━━━━━ Information provided ━━━━━

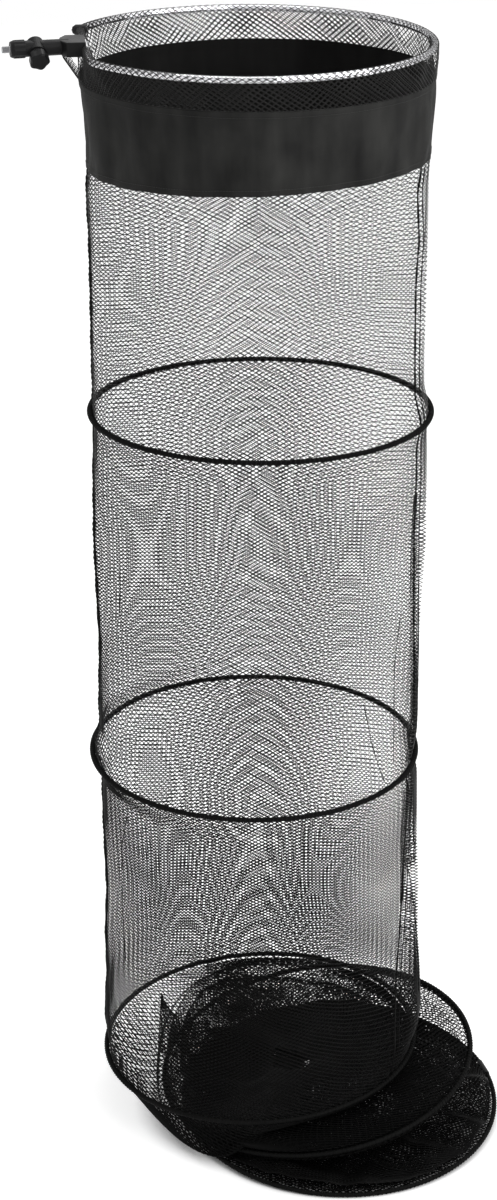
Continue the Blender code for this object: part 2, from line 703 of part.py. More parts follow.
def folded_panel(name, upper, lower, upper_drop, fold_drop):
    """A net tube folded flat: in from the upper ring to a waist, and out to the lower one."""
    upper_rim = fold_rim(upper, -layer_lift)
    lower_rim = fold_rim(lower, layer_lift)
    middle = (upper.centre + lower.centre) / 2
    high = upper.centre.z - upper_drop
    low = high - fold_drop
    fold_start = (1 - bar_height) / 2
    fold_end = (1 + bar_height) / 2

    def waist(angle, height):
        return Vector((middle.x + HEAP_WAIST_RADIUS * cos(angle), middle.y + HEAP_WAIST_RADIUS * sin(angle), height))

    def where(share, angle):
        if share < 1 / 2:
            return upper_rim(angle).lerp(waist(angle, high), share / fold_start)
        return waist(angle, low).lerp(lower_rim(angle), (share - fold_end) / (1 - fold_end))

    net_tube(name, where)


folded_panel("net_panel_4", ring_4, ring_5, HEAP_LAYER_1, HEAP_LAYER_2)
folded_panel("net_panel_5", ring_5, ring_6, HEAP_LAYER_3, HEAP_LAYER_4)

# Base: a flat net inside the lowest ring
steepest = sqrt(ring_6.slopes[0] ** 2 + ring_6.slopes[1] ** 2)
lowest = ring_6.centre.z - RING_RADIUS * steepest - SLEEVE_RADIUS
base_middle = Vector((ring_6.centre.x, ring_6.centre.y, lowest + BASE_LIFT))
base_rim = fold_rim(ring_6, -layer_lift)

bm = bmesh.new()
hub_vert = bm.verts.new(base_middle)
rim_verts = [bm.verts.new(base_rim(2 * pi * side / RING_SIDES)) for side in range(RING_SIDES)]
for side, vert in enumerate(rim_verts):
    bm.faces.new((hub_vert, vert, rim_verts[(side + 1) % RING_SIDES]))
base = solid_sheet(from_bmesh("base_net", bm))
place(base, net_frame)
paint(base, dark, 0.8, 0)

# Moulded clip over the joint in the lowest ring, along its second facet from +X
clip_turn = 3 * pi / RING_SIDES
clip_frame = empty("clip_frame", ring_6.rim(RING_RADIUS * cos(pi / RING_SIDES), clip_turn),
                   (ring_6.turn @ Euler((pi / 2, 0, clip_turn)).to_quaternion()).to_euler(), net_frame)
clip = cylinder("ring_6_clip", CLIP_RADIUS, -CLIP_LENGTH / 2, CLIP_LENGTH / 2)
soften(clip, CLIP_EDGE)
place(clip, clip_frame)
clip_bore = cylinder("clip_bore", SLEEVE_RADIUS + TOUCH_GAP, -CLIP_LENGTH, CLIP_LENGTH, cutter=True)
place(clip_bore, clip_frame)
boolean(clip, clip_bore)
clip_face = block("clip_face", (-CLIP_LENGTH, -CLIP_LENGTH, -CLIP_LENGTH),
                  (-SLEEVE_RADIUS, CLIP_LENGTH, CLIP_LENGTH), cutter=True)
place(clip_face, clip_frame)
boolean(clip, clip_face)
paint(clip, black, 0.4, 0)
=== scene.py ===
"""Keep net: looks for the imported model, with the photograph's studio and camera."""

from math import cos, pi, radians, sin

import bpy
import numpy as np
from mathutils import Matrix, Vector


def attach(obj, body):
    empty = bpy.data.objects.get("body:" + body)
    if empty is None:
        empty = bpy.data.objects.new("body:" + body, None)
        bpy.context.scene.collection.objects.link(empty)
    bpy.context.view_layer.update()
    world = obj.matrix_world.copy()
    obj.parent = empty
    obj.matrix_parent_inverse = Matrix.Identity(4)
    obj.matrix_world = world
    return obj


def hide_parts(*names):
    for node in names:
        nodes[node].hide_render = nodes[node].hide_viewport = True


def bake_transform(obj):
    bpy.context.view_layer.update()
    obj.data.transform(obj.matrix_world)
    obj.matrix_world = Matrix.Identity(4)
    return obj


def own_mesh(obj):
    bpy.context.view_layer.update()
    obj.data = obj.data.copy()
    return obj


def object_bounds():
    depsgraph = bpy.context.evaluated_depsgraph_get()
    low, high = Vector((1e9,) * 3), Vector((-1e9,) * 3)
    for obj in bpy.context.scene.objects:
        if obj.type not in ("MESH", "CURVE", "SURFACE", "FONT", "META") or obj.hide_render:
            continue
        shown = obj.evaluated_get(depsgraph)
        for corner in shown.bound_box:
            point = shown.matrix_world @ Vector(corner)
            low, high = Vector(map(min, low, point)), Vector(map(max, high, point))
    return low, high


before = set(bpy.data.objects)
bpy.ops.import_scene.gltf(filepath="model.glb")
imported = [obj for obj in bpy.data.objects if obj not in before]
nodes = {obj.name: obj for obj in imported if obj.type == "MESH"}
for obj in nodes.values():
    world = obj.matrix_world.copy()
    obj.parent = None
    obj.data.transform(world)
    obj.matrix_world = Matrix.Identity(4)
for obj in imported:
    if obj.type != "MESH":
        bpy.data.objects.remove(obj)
cad_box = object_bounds()

# The net's own frame: the middle of the top ring, turned so that -Y looks at the camera
NET_TURN = radians(-15)
TOP_CENTRE = Vector((0.326572, -0.031435, 0))
net_turn = np.array(Matrix.Rotation(NET_TURN, 3, "Z"))

# Top ring and its bracket
TOP_RADIUS = 0.2535
TUBE_RADIUS = 0.0045
BRACKET_TURN = radians(-8)
BRACKET_HALF = 0.028
FLAT_HALF_ANGLE = radians(27)
FLAT_BEARING = pi + BRACKET_TURN - NET_TURN
CORNER_REACH = 0.020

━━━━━

Set problem →
Retype, word for word, every line from the line with "# Moulded clip" to the line with "for corner in", inclusive. Add nothing.

Completed task →
# Moulded clip over the joint in the lowest ring, along its second facet from +X
clip_turn = 3 * pi / RING_SIDES
clip_frame = empty("clip_frame", ring_6.rim(RING_RADIUS * cos(pi / RING_SIDES), clip_turn),
                   (ring_6.turn @ Euler((pi / 2, 0, clip_turn)).to_quaternion()).to_euler(), net_frame)
clip = cylinder("ring_6_clip", CLIP_RADIUS, -CLIP_LENGTH / 2, CLIP_LENGTH / 2)
soften(clip, CLIP_EDGE)
place(clip, clip_frame)
clip_bore = cylinder("clip_bore", SLEEVE_RADIUS + TOUCH_GAP, -CLIP_LENGTH, CLIP_LENGTH, cutter=True)
place(clip_bore, clip_frame)
boolean(clip, clip_bore)
clip_face = block("clip_face", (-CLIP_LENGTH, -CLIP_LENGTH, -CLIP_LENGTH),
                  (-SLEEVE_RADIUS, CLIP_LENGTH, CLIP_LENGTH), cutter=True)
place(clip_face, clip_frame)
boolean(clip, clip_face)
paint(clip, black, 0.4, 0)
=== scene.py ===
"""Keep net: looks for the imported model, with the photograph's studio and camera."""

from math import cos, pi, radians, sin

import bpy
import numpy as np
from mathutils import Matrix, Vector


def attach(obj, body):
    empty = bpy.data.objects.get("body:" + body)
    if empty is None:
        empty = bpy.data.objects.new("body:" + body, None)
        bpy.context.scene.collection.objects.link(empty)
    bpy.context.view_layer.update()
    world = obj.matrix_world.copy()
    obj.parent = empty
    obj.matrix_parent_inverse = Matrix.Identity(4)
    obj.matrix_world = world
    return obj


def hide_parts(*names):
    for node in names:
        nodes[node].hide_render = nodes[node].hide_viewport = True


def bake_transform(obj):
    bpy.context.view_layer.update()
    obj.data.transform(obj.matrix_world)
    obj.matrix_world = Matrix.Identity(4)
    return obj


def own_mesh(obj):
    bpy.context.view_layer.update()
    obj.data = obj.data.copy()
    return obj


def object_bounds():
    depsgraph = bpy.context.evaluated_depsgraph_get()
    low, high = Vector((1e9,) * 3), Vector((-1e9,) * 3)
    for obj in bpy.context.scene.objects:
        if obj.type not in ("MESH", "CURVE", "SURFACE", "FONT", "META") or obj.hide_render:
            continue
        shown = obj.evaluated_get(depsgraph)
        for corner in shown.bound_box:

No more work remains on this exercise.